The boy was critically wounded before police shot and killed one of the attackers, while the second was run over by a car. Abdel Nasser Manasra, a relative of Ahmed, 13, and Hassan, 15, said both were cousins. He did not know which had been killed.
Other attacks occurred in Jerusalem’s Old City, where a 17-year-old assailant was killed outside the national police headquarters. The attacker, identified as a 16-year-old girl, was shot and wounded, while a police officer was lightly hurt.
The unrest began last month with clashes at Jerusalem’s most sensitive holy site and quickly spread across Israel and into the West Bank and Gaza Strip.
Five Israelis have been killed in stabbings, a shooting and a stoning attack on a moving vehicle, while at least 25 Palestinians, including 10 attackers, have been slain.
The stabbings have rattled Israel. The attackers, many of them teenagers, have had no affiliation with militant groups, and the seemingly random nature of the stabbings has made it difficult to predict or prevent them.
Netanyahu has come under heavy criticism for failing to stop the violence, and an opinion poll this week showed that more than 70 percent of the public is dissatisfied with his handling of the crisis.
The violence erupted over the Jewish New Year last month, fueled by rumors that Israel was plotting to take over a site holy to both Muslims and Jews. The rumors ignited clashes between Israeli police and Palestinian activists who hurled stones and firebombs at them from inside the mosque, and the violence has spread.
Israel has dismissed the rumors as slanderous and repeatedly said there are no plans to alter a longstanding status quo at the spot, revered by Jews as the site of the biblical Temples and today home to Islam’s Al-Aqsa Mosque compound.
Israel captured the West Bank and east Jerusalem, including the Old City, from Jordan in the 1967 Mideast war. Since then, under an agreement with Jordan, non-Muslims have been allowed to visit the hilltop compound, but not pray there. Jordan retains custodial rights over the Muslim holy sites.
In his speech, Netanyahu dismissed the Palestinian accusations as a “total lie” and accused the Palestinian Authority in the West Bank, the militant group Hamas and Israel’s own Islamic Movement of incitement. He called on President Mahmoud Abbas, who heads the Palestinian Authority, to condemn the violence.

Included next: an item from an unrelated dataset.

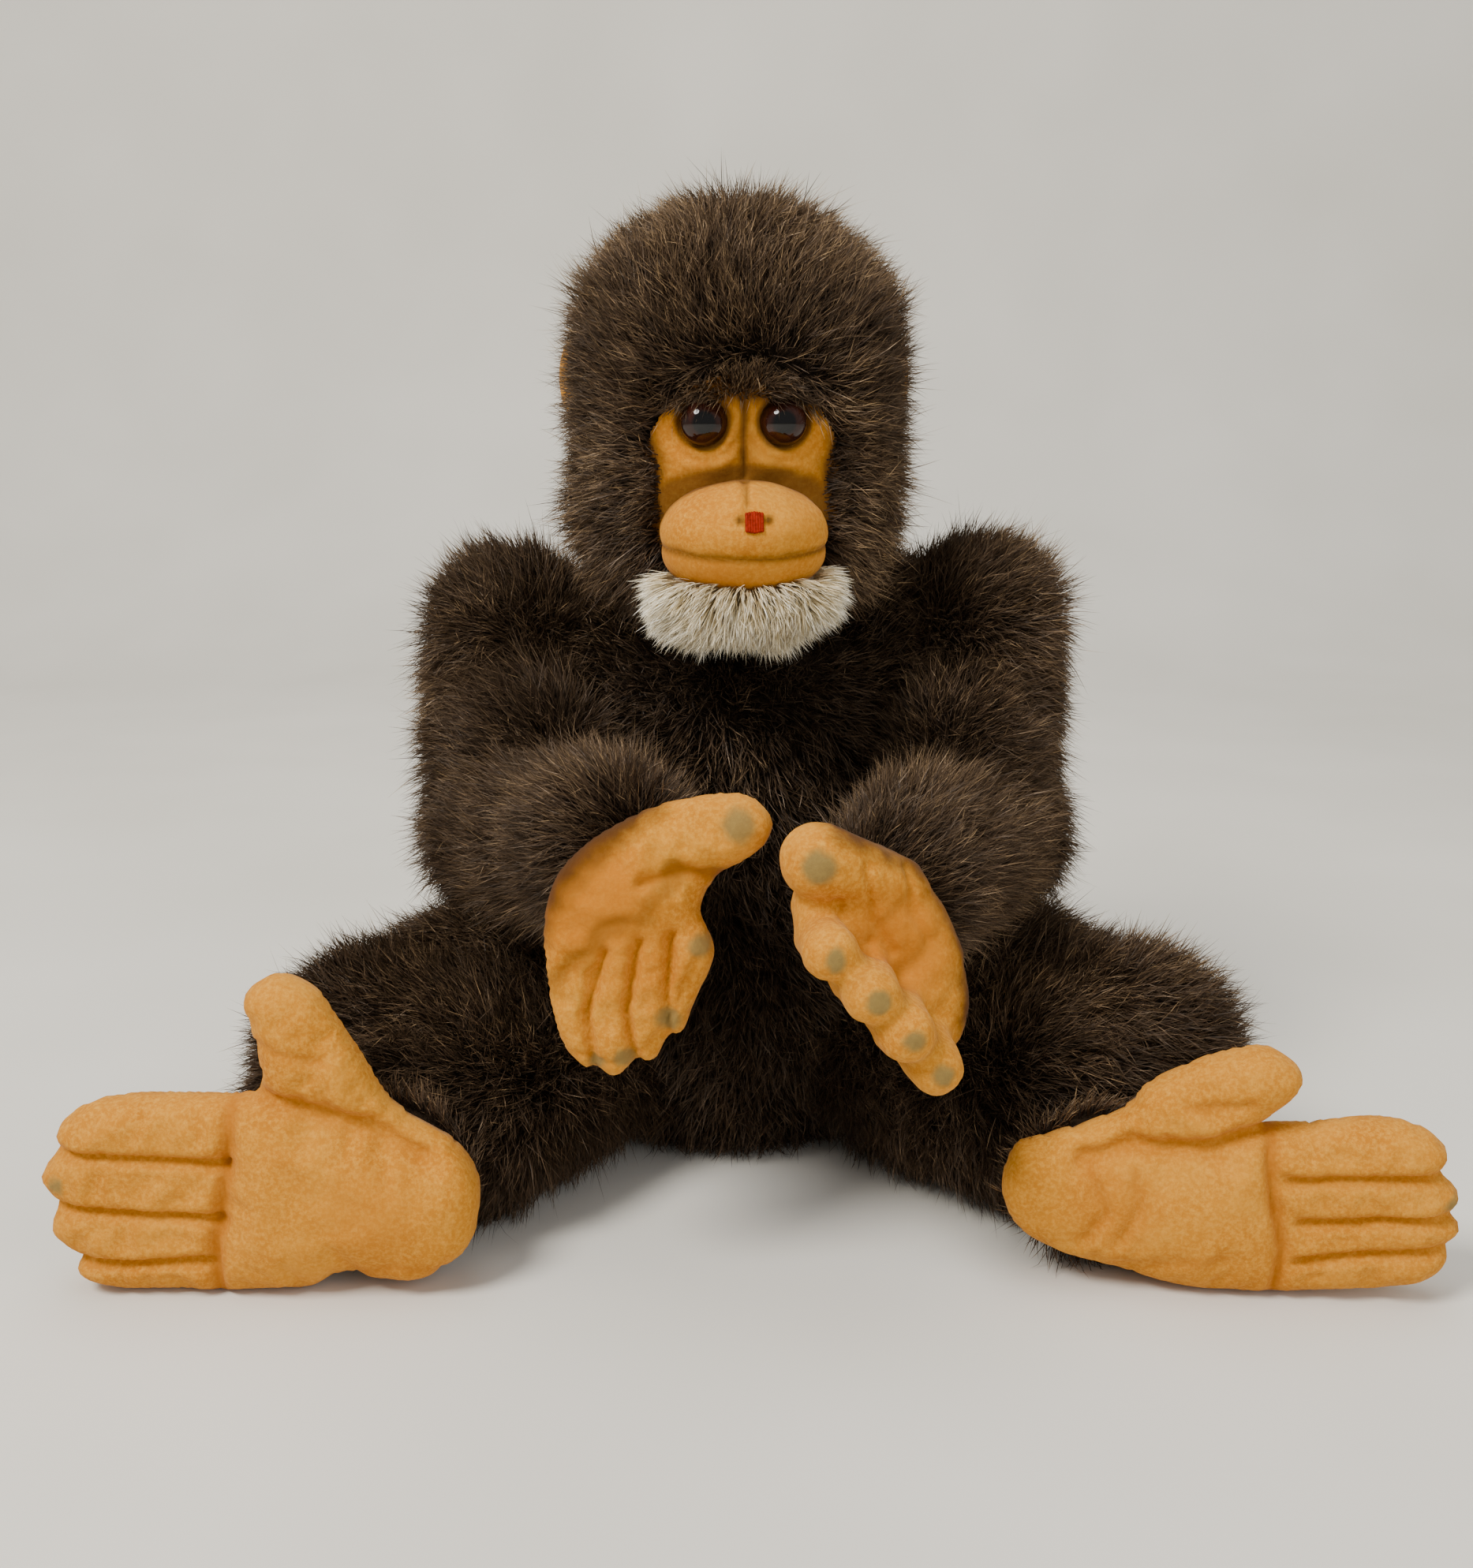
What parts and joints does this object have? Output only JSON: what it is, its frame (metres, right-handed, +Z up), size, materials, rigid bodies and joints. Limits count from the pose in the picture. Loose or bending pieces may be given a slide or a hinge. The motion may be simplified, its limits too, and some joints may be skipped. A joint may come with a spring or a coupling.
{
  "type": "plush monkey",
  "caption": "Floppy sitting plush monkey with a brown pile coat, velour face, hands and feet, a cream beard and domed plastic eyes; head, arms and legs bend at sewn joints.",
  "frame": {"origin": "middle of the flat seat under the body", "axes": "+Z up, -Y the way the toy faces, +X the toy's left"},
  "size_m": [0.3335, 0.1888, 0.257],
  "materials": {
    "fur_pile": "long brown pile",
    "velour": "short orange velour",
    "beard_pile": "long cream pile",
    "nose_thread": "embroidery thread",
    "eye_plastic": "glossy",
    "washer_plastic": "moulded",
    "stuffing": "loose polyester fibre",
    "pellet_bag": "woven bag of plastic pellets"
  },
  "bodies": {
    "torso": {"body_cover": "fur_pile", "body_stuffing": "stuffing", "pellet_bag": "pellet_bag"},
    "neck": {"neck_stuffing": "stuffing"},
    "head": {"head_cover": "fur_pile", "head_stuffing": "stuffing", "face_panel": "velour", "muzzle_cover": "velour", "muzzle_stuffing": "stuffing", "lower_lip": "velour", "beard": "beard_pile", "nose": "nose_thread", "right_eye": "eye_plastic", "left_eye": "eye_plastic", "right_eye_washer": "washer_plastic", "left_eye_washer": "washer_plastic", "right_ear": "velour", "left_ear": "velour"},
    "right_shoulder": {"right_shoulder_stuffing": "stuffing"},
    "right_upper_arm": {"right_upper_arm_cover": "fur_pile", "right_upper_arm_stuffing": "stuffing"},
    "right_forearm": {"right_forearm_cover": "fur_pile", "right_forearm_stuffing": "stuffing"},
    "right_hand": {"right_hand_back": "fur_pile", "right_palm_stuffing": "stuffing", "right_palm_panel": "velour", "right_fingers": "velour", "right_thumb": "velour"},
    "right_hip": {"right_hip_stuffing": "stuffing"},
    "right_leg": {"right_leg_cover": "fur_pile", "right_leg_stuffing": "stuffing"},
    "right_foot": {"right_foot_top": "fur_pile", "right_foot_stuffing": "stuffing", "right_sole_panel": "velour", "right_toes": "velour", "right_big_toe": "velour"},
    "left_shoulder": {"left_shoulder_stuffing": "stuffing"},
    "left_upper_arm": {"left_upper_arm_cover": "fur_pile", "left_upper_arm_stuffing": "stuffing"},
    "left_forearm": {"left_forearm_cover": "fur_pile", "left_forearm_stuffing": "stuffing"},
    "left_hand": {"left_hand_back": "fur_pile", "left_palm_stuffing": "stuffing", "left_palm_panel": "velour", "left_fingers": "velour", "left_thumb": "velour"},
    "left_hip": {"left_hip_stuffing": "stuffing"},
    "left_leg": {"left_leg_cover": "fur_pile", "left_leg_stuffing": "stuffing"},
    "left_foot": {"left_foot_top": "fur_pile", "left_foot_stuffing": "stuffing", "left_sole_panel": "velour", "left_toes": "velour", "left_big_toe": "velour"}
  },
  "joints": [
    {"name": "neck_nod", "type": "hinge", "parent": "torso", "child": "neck", "pos_m": [0, -0.012, 0.15], "axis": [1, 0, 0], "range_deg": [-12, 14]},
    {"name": "head_turn", "type": "hinge", "parent": "neck", "child": "head", "pos_m": [0, -0.012, 0.15], "axis": [0, 0, 1], "range_deg": [-50, 50]},
    {"name": "right_arm_swing", "type": "hinge", "parent": "torso", "child": "right_shoulder", "pos_m": [-0.0627, 0, 0.142], "axis": [-1, 0, 0], "range_deg": [-6, 50]},
    {"name": "right_arm_spread", "type": "hinge", "parent": "right_shoulder", "child": "right_upper_arm", "pos_m": [-0.0627, 0, 0.142], "axis": [0, 1, 0], "range_deg": [0, 34]},
    {"name": "right_elbow", "type": "hinge", "parent": "right_upper_arm", "child": "right_forearm", "pos_m": [-0.061, -0.028, 0.09], "axis": [0.8966, 0.4016, -0.1869], "range_deg": [-20, 15]},
    {"name": "right_wrist", "type": "hinge", "parent": "right_forearm", "child": "right_hand", "pos_m": [-0.033, -0.084, 0.104], "axis": [-0.9792, 0.0107, -0.2027], "range_deg": [-12, 30]},
    {"name": "right_leg_splay", "type": "hinge", "parent": "torso", "child": "right_hip", "pos_m": [-0.048, -0.03, 0.031], "axis": [0, 0, -1], "range_deg": [-15, 30]},
    {"name": "right_leg_lift", "type": "hinge", "parent": "right_hip", "child": "right_leg", "pos_m": [-0.048, -0.03, 0.031], "axis": [-0.7974, 0.6034, 0], "range_deg": [-40, 8]},
    {"name": "right_ankle", "type": "hinge", "parent": "right_leg", "child": "right_foot", "pos_m": [-0.076, -0.067, 0.031], "axis": [0, 0, 1], "range_deg": [-25, 25]},
    {"name": "left_arm_swing", "type": "hinge", "parent": "torso", "child": "left_shoulder", "pos_m": [0.067, 0, 0.145], "axis": [-1, 0, 0], "range_deg": [-6, 50]},
    {"name": "left_arm_spread", "type": "hinge", "parent": "left_shoulder", "child": "left_upper_arm", "pos_m": [0.067, 0, 0.145], "axis": [0, -1, 0], "range_deg": [0, 70]},
    {"name": "left_elbow", "type": "hinge", "parent": "left_upper_arm", "child": "left_forearm", "pos_m": [0.066, -0.025, 0.092], "axis": [0.9116, -0.3782, 0.1612], "range_deg": [-20, 15]},
    {"name": "left_wrist", "type": "hinge", "parent": "left_forearm", "child": "left_hand", "pos_m": [0.042, -0.082, 0.094], "axis": [-0.6469, -0.0948, 0.7567], "range_deg": [0, 30]},
    {"name": "left_leg_splay", "type": "hinge", "parent": "torso", "child": "left_hip", "pos_m": [0.048, -0.03, 0.031], "axis": [0, 0, 1], "range_deg": [-15, 30]},
    {"name": "left_leg_lift", "type": "hinge", "parent": "left_hip", "child": "left_leg", "pos_m": [0.048, -0.03, 0.031], "axis": [-0.6866, -0.727, 0], "range_deg": [-40, 8]},
    {"name": "left_ankle", "type": "hinge", "parent": "left_leg", "child": "left_foot", "pos_m": [0.084, -0.064, 0.031], "axis": [0, 0, -1], "range_deg": [-25, 25]}
  ]
}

But Netanyahu also went after Arab lawmakers in the chamber, accusing two of them of supporting the violence against Israelis. “It is unbelievable that an Israeli member of parliament calls for terror attacks against Israelis,” he said.
In a message to the Arab public, he urged them “to kick out the extremists among you,” and said he was committed to coexistence.

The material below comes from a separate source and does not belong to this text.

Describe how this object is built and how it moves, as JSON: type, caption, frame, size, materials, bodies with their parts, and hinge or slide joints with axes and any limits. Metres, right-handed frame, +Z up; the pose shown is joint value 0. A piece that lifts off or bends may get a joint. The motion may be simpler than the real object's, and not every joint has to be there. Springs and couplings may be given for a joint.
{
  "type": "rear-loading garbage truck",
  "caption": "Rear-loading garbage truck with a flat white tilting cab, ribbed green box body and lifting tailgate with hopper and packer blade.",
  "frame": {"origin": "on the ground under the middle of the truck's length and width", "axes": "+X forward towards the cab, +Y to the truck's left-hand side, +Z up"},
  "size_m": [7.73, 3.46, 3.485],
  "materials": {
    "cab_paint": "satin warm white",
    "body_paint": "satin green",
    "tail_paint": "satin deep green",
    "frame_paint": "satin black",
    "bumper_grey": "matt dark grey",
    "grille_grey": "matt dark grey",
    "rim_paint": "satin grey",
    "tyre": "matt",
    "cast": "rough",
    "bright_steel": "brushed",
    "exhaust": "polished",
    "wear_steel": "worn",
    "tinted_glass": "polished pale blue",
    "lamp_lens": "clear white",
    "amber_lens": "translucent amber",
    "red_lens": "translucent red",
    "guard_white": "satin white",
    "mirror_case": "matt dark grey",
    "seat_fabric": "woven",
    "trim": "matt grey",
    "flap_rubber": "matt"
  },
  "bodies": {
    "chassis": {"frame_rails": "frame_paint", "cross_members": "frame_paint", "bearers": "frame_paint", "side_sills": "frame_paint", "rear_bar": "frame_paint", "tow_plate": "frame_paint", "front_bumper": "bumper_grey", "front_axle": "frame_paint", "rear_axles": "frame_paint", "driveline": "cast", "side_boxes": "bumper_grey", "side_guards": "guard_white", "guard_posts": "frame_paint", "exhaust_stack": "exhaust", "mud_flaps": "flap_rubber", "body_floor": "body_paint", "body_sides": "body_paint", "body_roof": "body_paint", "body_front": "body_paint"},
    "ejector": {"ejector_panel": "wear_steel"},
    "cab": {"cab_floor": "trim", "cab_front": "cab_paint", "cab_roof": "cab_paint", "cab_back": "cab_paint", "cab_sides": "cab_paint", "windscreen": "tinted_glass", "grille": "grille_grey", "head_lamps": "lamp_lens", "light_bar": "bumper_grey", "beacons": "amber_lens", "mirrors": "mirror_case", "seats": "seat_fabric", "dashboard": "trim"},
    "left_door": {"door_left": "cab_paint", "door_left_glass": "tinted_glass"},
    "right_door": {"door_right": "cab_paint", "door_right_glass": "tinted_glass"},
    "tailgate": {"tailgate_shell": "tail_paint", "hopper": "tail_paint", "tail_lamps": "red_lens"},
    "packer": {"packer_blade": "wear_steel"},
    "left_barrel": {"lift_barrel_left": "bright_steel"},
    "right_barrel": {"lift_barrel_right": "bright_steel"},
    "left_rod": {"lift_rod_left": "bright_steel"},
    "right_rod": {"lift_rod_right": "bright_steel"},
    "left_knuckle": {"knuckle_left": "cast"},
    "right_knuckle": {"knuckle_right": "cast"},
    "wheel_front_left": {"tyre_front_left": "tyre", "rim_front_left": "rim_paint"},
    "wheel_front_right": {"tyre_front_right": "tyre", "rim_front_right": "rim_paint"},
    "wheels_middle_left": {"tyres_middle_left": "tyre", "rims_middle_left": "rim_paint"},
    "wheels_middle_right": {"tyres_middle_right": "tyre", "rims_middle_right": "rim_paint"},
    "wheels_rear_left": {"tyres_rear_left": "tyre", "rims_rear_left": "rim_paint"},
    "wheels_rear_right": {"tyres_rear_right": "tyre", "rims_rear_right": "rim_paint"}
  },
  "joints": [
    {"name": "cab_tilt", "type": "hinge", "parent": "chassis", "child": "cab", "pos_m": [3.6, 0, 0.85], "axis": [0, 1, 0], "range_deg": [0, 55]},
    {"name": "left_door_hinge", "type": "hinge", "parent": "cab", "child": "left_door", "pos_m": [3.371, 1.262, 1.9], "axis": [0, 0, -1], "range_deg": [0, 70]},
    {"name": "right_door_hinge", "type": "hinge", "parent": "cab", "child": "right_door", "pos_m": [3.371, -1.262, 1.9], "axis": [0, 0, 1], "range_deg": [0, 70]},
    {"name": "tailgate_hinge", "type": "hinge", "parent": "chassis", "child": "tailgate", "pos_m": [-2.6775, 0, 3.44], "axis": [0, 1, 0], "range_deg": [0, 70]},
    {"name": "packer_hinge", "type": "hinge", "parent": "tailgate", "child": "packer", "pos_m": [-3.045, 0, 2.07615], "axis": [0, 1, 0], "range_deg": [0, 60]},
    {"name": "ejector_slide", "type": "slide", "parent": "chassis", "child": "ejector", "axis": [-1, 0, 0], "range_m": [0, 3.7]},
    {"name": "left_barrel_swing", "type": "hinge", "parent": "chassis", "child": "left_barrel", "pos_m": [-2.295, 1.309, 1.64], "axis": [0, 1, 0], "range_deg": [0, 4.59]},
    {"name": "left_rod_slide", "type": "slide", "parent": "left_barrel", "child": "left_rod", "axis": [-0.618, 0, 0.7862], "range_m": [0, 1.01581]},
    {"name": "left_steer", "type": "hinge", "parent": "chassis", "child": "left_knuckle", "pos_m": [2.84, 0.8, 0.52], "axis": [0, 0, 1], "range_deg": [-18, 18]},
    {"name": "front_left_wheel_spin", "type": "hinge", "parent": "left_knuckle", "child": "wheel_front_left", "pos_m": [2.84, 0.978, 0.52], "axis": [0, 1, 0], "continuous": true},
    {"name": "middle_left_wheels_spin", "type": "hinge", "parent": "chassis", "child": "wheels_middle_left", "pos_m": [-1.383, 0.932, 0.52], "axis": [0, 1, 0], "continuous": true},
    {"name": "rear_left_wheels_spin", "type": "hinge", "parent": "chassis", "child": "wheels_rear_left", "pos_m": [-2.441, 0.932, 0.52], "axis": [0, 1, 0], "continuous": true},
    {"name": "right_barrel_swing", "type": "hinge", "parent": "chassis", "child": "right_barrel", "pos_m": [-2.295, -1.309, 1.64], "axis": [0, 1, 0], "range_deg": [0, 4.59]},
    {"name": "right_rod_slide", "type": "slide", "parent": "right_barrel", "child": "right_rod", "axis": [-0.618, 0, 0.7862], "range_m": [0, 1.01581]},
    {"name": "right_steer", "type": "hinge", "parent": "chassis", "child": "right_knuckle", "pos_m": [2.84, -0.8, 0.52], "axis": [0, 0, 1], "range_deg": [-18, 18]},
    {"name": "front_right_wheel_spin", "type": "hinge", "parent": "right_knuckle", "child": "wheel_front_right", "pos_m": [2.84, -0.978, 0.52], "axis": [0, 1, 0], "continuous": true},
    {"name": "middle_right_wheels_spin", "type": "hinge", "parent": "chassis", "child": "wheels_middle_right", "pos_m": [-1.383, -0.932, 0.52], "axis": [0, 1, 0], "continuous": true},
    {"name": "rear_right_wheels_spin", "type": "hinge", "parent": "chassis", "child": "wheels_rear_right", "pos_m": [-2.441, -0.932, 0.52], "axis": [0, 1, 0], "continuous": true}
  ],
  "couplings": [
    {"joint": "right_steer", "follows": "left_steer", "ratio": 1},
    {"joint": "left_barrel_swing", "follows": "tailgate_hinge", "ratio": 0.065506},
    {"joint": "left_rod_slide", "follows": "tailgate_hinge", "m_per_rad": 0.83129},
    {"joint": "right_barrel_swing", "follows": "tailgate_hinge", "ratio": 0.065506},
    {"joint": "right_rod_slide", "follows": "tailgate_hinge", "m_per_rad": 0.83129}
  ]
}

Israel’s Arab minority makes up about 20 percent of the country’s 8 million people. While they have full citizenship rights, they often suffer discrimination in such areas as jobs and housing. Mistrust of Netanyahu remains high following his election day appeal for supporters to go to the polls, warning them that Arabs were voting “in droves.”

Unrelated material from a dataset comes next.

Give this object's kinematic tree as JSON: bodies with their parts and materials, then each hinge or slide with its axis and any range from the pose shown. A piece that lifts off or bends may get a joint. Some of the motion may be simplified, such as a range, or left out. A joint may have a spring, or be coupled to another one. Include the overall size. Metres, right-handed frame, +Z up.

The unrest has also exposed divisions in the Arab community itself. In an exchange broadcast on Israeli TV, the mayor of the Arab city of Nazareth scolded Ayman Odeh, the leader of the Arab party in parliament.
Mayor Ali Salem said harsh rhetoric by Arab lawmakers had kept Jewish tourists from visiting his city, hurting residents’ livelihoods.
“Ayman, go look someplace else. You’ve ruined the city!” he screamed as Odeh was about to be interviewed by a TV station. “There wasn’t even a single Jew here today. Not even one!”
Both Netanyahu and Abbas have been unable to contain the violence, and both men have been constrained by outside pressures.
Netanyahu is under intense pressure from his hard-line coalition partners to launch a crackdown. Israel has already deployed thousands of police and soldiers across Israel and the West Bank, and Netanyahu is considering a ban on the Islamic Movement.
But taking even tougher action could risk provoking even more unrest. Netanyahu has coupled his tough rhetoric with calls for resuming peace talks. In an attempt to ease tensions, he has banned Israeli lawmakers from visiting the holy site in Jerusalem.
While Abbas has spoken out against violence, he is deeply unpopular at home due to the failure of peace talks and lack of hope for ending nearly 50 years of Israeli occupation. He also cannot be seen as abandoning what the Palestinians view as their defense of the Al-Aqsa Mosque, the third-holiest site in Islam.